当然のことながら、クラシック界のこうした変化も、イギリスやオランダといったヨーロッパの国々から始まっており、日本の音楽家たちがそれを「学ぶ」までにはかなりのタイムラグがあった。

そうした情報を感知し技術として習得し、またその習得後もヨーロッパに住み続けて、絶えず新たな刺激を受け続ける必要がある。ことに、HIPと略される「歴史的知識に基づく演奏historically informed performance」が日々更新されている現場にいるような、ソロ活動やアンサンブル活動をしている演奏家には、このことがより的確に当てはまるだろう。

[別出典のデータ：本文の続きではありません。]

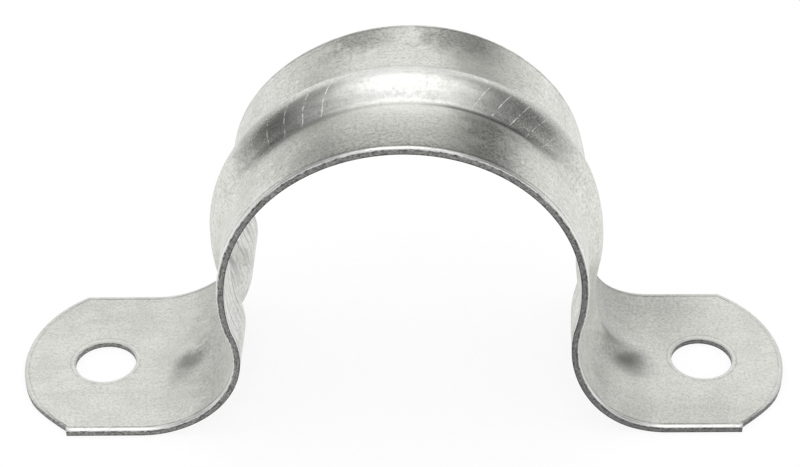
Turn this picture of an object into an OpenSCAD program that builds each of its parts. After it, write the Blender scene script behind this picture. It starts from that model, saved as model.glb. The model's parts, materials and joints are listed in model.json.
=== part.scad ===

もちろん、現在合衆国ないしヨーロッパのどのオーケストラにも必ずひとりふたりは所属している日本人演奏家たちのすべてが、そうした意識で音楽活動を「国外で」行っているわけではないにしても、モーツァルトやベートーヴェン、ヴァーグナー、マーラーといった作曲家たち(例がドイツ系だけで申し訳ないが、もちろんフランスやイタリア、ロシア等々、他の諸国の作曲家たちを含めて)のオーケストラ作品演奏スタイルの急激な変化も顕著であるわけで、常に最新の刺激と変化の最前線の感触を肌で得ながら、日々の演奏活動を続けられる現場がそこにあることには変わりがない。

「国外」在住の作曲家像

国外で活躍するクラシックの日本人演奏家は、現在けっして珍しい存在ではない。人数の上だけで計るならば、他の芸術ジャンルはまったく及ばないだろう。

しかしながら、オリジナルなもの(作品)を創る音楽家、すなわち作曲家として国外に在住しながら創作活動を行うひとは、それに比べるとはるかに少ない。